She also insisted that, although it felt that way at Cpac, she's not alone.

There are still voices in the Never Trump ranks - columnists and commentators like Bill Kristol of The Weekly Standard and John Podhoretz of the New York Post, Republican consultants Rick Wilson and John Weaver, and a handful of active and former politicians, including Senator Jeff Flake of Arizona, Ohio's Mr Kasich and the elders of the Bush family.

"When I ran for office, I said he is a chaos candidate and would be a chaos president," Bush said last May. "Unfortunately, so far chaos organises the presidency right now."

Satisfaction and swag

In a massive hall a floor below the main Cpac stage, the conference's exhibit "hub" is full of booths for various conservative organisations, vendors, think tanks, publishers and groups with something to sell - either ideologically or materially.

In one stall a person wearing prison garb and a Hillary Clinton mask poses for photos.
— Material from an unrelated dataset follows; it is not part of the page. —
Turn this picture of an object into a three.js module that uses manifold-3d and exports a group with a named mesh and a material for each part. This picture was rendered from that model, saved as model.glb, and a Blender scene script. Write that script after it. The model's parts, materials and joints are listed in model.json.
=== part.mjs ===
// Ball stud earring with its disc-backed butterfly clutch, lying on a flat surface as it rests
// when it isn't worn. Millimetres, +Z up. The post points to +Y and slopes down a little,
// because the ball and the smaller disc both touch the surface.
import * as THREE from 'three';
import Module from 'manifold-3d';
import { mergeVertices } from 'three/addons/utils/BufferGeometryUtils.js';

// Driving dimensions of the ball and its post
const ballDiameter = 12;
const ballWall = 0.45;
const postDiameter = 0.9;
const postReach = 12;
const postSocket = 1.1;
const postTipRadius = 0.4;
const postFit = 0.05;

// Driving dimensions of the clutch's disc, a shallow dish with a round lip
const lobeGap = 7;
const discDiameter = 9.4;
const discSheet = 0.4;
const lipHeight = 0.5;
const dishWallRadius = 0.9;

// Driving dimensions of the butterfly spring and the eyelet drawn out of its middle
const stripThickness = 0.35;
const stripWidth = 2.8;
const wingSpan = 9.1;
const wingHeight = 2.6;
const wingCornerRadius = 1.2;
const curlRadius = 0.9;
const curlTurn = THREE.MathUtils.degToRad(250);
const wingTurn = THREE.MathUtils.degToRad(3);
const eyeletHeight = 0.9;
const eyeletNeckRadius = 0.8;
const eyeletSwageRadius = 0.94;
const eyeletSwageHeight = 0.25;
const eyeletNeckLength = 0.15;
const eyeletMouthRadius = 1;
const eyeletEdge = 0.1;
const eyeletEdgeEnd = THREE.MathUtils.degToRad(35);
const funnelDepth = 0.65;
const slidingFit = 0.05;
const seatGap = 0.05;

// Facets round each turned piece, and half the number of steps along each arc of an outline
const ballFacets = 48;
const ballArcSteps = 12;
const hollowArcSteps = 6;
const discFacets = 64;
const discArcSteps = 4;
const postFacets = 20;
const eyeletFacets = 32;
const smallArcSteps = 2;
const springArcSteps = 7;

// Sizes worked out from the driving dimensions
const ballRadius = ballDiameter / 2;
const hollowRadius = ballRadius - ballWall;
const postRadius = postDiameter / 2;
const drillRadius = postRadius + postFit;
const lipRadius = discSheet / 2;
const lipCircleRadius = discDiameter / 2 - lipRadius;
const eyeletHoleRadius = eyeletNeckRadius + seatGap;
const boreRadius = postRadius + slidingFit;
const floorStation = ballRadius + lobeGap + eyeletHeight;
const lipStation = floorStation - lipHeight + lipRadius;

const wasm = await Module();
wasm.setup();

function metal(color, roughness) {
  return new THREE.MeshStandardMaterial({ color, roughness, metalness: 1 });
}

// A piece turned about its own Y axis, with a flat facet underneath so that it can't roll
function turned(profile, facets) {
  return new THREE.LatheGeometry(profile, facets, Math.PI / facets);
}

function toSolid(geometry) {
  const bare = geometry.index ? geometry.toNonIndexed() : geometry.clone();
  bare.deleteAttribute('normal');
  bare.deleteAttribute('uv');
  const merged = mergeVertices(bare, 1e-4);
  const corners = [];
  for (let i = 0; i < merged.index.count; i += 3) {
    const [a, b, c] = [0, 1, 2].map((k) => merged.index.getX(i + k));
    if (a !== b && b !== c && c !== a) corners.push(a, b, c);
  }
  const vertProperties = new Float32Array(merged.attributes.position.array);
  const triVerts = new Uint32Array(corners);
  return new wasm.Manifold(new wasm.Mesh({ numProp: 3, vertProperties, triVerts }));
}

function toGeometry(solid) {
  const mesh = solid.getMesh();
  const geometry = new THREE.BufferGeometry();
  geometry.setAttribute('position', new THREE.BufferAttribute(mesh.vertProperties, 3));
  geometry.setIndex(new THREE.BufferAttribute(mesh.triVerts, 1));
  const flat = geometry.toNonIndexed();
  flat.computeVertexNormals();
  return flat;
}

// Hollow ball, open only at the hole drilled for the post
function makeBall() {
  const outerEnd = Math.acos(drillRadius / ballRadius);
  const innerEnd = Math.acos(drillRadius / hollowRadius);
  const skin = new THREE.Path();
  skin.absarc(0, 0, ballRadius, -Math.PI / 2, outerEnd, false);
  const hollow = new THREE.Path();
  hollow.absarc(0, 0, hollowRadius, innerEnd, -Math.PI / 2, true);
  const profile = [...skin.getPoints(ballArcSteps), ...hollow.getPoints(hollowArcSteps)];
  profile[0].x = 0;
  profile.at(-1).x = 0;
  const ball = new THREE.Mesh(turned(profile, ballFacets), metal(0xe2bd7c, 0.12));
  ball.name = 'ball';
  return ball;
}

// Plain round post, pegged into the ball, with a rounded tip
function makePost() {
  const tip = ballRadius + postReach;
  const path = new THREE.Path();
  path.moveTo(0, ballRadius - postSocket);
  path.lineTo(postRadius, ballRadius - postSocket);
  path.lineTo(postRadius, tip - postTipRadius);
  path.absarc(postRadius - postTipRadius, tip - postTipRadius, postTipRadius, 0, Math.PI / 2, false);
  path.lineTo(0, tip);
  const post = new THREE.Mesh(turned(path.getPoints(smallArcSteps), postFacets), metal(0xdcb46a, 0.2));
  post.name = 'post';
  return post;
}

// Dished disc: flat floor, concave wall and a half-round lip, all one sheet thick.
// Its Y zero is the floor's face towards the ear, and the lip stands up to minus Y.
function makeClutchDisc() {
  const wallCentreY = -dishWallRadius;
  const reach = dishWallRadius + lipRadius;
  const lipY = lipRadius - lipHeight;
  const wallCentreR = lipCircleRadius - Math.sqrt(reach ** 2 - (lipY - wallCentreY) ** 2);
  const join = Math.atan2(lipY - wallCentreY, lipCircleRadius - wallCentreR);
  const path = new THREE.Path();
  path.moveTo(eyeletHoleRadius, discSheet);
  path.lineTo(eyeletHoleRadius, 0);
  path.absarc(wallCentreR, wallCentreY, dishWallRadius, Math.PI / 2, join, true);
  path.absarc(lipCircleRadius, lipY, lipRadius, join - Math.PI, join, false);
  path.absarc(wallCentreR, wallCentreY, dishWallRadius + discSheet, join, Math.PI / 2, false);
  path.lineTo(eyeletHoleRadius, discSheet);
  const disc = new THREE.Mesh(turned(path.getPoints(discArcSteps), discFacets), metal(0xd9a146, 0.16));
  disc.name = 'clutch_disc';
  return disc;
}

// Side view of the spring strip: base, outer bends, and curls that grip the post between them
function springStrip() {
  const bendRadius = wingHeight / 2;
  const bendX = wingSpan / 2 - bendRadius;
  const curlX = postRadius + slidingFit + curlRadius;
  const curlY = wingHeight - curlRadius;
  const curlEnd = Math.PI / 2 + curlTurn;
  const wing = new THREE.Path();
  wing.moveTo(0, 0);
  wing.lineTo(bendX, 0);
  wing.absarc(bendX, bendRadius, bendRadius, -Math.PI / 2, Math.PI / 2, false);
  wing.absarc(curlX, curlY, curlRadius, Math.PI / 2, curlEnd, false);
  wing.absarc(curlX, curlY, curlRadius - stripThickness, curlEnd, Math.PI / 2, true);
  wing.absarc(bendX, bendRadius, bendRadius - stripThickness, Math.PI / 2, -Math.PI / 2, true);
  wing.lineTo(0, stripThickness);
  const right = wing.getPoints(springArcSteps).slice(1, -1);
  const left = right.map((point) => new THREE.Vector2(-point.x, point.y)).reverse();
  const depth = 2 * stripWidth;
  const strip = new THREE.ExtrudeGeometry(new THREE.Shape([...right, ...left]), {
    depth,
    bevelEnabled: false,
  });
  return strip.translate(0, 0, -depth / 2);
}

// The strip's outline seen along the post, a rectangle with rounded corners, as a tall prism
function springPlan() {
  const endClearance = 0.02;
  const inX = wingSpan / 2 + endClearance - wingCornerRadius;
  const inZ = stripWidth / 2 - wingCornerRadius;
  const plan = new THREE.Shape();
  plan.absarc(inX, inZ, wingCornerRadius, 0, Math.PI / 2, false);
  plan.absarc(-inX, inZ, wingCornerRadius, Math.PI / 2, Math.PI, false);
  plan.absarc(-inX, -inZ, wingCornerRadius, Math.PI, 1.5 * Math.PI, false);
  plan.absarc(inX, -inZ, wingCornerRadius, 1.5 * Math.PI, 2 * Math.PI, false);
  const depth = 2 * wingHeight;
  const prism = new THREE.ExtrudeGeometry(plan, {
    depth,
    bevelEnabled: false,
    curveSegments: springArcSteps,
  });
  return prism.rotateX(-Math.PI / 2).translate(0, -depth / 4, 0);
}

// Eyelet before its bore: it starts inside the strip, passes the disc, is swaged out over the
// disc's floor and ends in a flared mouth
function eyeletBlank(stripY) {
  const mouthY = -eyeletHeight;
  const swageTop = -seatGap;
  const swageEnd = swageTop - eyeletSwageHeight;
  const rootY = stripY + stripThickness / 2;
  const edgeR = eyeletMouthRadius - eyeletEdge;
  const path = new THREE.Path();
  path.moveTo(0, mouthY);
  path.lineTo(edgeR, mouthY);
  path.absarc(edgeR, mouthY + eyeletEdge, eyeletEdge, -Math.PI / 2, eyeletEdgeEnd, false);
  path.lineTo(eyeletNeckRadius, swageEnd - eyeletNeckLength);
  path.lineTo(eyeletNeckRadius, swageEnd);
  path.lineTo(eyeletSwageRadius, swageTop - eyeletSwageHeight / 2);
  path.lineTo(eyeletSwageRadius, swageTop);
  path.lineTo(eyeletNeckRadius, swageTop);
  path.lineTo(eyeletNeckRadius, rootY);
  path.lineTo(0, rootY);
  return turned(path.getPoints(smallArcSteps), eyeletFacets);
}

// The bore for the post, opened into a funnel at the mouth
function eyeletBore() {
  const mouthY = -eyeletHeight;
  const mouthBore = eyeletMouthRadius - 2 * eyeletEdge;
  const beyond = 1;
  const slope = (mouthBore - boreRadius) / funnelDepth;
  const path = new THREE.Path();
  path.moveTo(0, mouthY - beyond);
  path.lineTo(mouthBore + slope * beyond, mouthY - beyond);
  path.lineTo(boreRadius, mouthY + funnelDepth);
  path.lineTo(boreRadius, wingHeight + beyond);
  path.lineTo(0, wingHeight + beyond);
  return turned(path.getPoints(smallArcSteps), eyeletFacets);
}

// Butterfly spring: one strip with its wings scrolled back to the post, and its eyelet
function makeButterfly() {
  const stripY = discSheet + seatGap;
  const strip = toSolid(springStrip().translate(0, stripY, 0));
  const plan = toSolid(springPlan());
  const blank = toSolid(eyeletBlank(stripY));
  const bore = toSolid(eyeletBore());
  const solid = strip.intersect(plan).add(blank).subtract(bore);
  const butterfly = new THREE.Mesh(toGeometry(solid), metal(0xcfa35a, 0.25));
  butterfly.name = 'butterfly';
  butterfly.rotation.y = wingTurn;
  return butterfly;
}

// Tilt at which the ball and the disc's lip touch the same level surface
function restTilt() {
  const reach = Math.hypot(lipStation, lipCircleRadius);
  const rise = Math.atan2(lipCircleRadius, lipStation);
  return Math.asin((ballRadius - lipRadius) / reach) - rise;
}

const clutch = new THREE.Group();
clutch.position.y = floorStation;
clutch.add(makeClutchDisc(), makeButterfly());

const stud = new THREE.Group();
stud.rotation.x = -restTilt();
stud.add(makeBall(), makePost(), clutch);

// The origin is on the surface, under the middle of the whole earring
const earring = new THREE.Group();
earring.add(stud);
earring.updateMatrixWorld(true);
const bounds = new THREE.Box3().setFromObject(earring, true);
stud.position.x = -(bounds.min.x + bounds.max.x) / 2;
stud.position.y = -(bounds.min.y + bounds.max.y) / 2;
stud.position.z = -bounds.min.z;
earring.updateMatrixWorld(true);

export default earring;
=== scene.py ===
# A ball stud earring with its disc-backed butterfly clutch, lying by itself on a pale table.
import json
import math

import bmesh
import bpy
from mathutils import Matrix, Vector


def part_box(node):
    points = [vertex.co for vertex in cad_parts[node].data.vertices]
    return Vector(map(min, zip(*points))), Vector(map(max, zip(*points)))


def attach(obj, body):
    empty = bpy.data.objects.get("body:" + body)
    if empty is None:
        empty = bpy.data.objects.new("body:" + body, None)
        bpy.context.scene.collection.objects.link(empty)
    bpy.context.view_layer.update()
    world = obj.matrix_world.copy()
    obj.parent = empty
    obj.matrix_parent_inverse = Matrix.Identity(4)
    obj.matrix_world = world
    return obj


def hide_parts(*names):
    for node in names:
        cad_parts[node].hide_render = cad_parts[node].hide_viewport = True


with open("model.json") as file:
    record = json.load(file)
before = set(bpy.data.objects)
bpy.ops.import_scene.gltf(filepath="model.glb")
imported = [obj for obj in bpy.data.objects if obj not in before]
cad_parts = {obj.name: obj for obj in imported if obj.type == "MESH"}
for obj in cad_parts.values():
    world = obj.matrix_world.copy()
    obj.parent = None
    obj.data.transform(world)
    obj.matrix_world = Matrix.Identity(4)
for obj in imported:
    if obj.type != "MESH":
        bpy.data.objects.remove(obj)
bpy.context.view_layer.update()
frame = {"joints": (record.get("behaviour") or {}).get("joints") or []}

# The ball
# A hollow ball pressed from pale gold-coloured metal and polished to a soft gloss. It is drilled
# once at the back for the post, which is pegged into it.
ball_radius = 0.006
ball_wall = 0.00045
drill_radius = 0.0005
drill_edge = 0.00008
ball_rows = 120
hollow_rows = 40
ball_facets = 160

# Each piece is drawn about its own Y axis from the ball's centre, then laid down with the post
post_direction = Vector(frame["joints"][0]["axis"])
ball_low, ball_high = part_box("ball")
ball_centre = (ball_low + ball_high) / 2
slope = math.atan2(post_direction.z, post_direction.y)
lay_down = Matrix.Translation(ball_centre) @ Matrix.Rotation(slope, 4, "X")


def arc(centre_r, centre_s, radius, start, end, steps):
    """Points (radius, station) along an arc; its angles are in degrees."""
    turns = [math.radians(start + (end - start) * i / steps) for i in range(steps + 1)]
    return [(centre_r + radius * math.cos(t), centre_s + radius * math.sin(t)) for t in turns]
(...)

In another, a woman dressed Kim Jong-un waves an inflatable rocket. The National Rifle Association offers special discounts to join - $600 (£431) for a lifetime membership that comes with an engraved knife.
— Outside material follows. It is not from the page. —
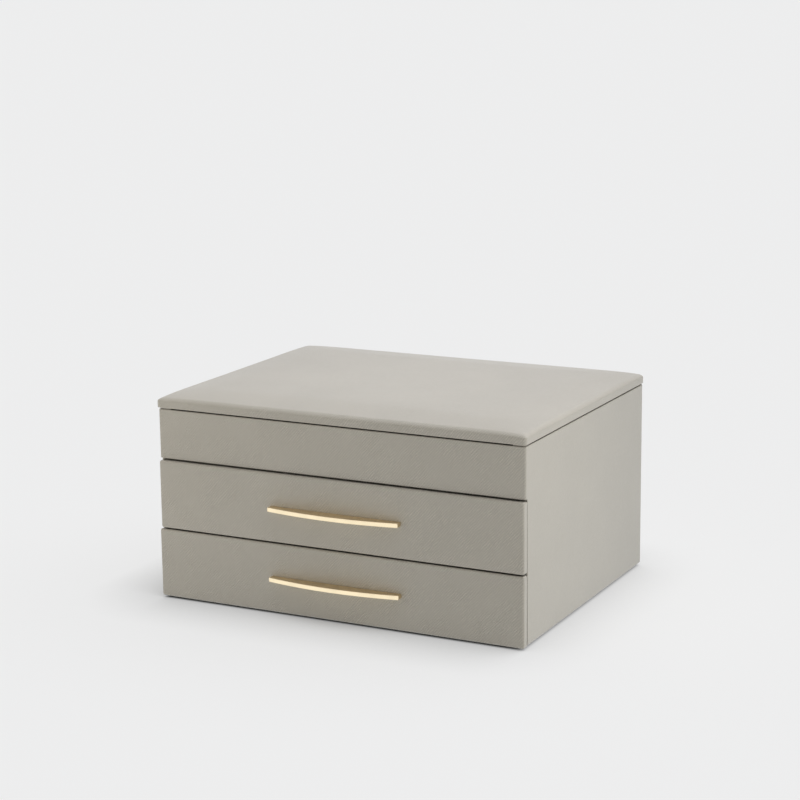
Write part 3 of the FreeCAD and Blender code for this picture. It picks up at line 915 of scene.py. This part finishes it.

A woman at Cpac is dressed as Hillary Clinton in prison garb.
A woman at the 2018 Cpac conference dressed as Hillary Clinton in prison garb

On the edge of the room, a group of students from Princeton University holding bags full of conference swag stand and chat. Two are wearing camouflage hats from the NRA. One is bedecked in political buttons, including "socialism sucks" sticker in Senator Bernie Sanders' 2016 Democratic campaign colours.

They gave the president generally positive reviews.

"He's had a lot of great conservative successes over the last year or so. I tend to support him," says Will Crawford of Rome, Georgia. "I don't support every single thing he does, but in general I'm happy with his presidency so far."

Allison Berger of Madison, New Jersey, says she's learned to appreciate Mr Trump's draw as a public speaker - and as president.

"He was not my first, or second, or third, or fourth choice during the primaries," she says. "But I've been very happy he's governed very conservatively so far."

At Cpac and across the US, for most Republicans, at least for now, that seems to be enough.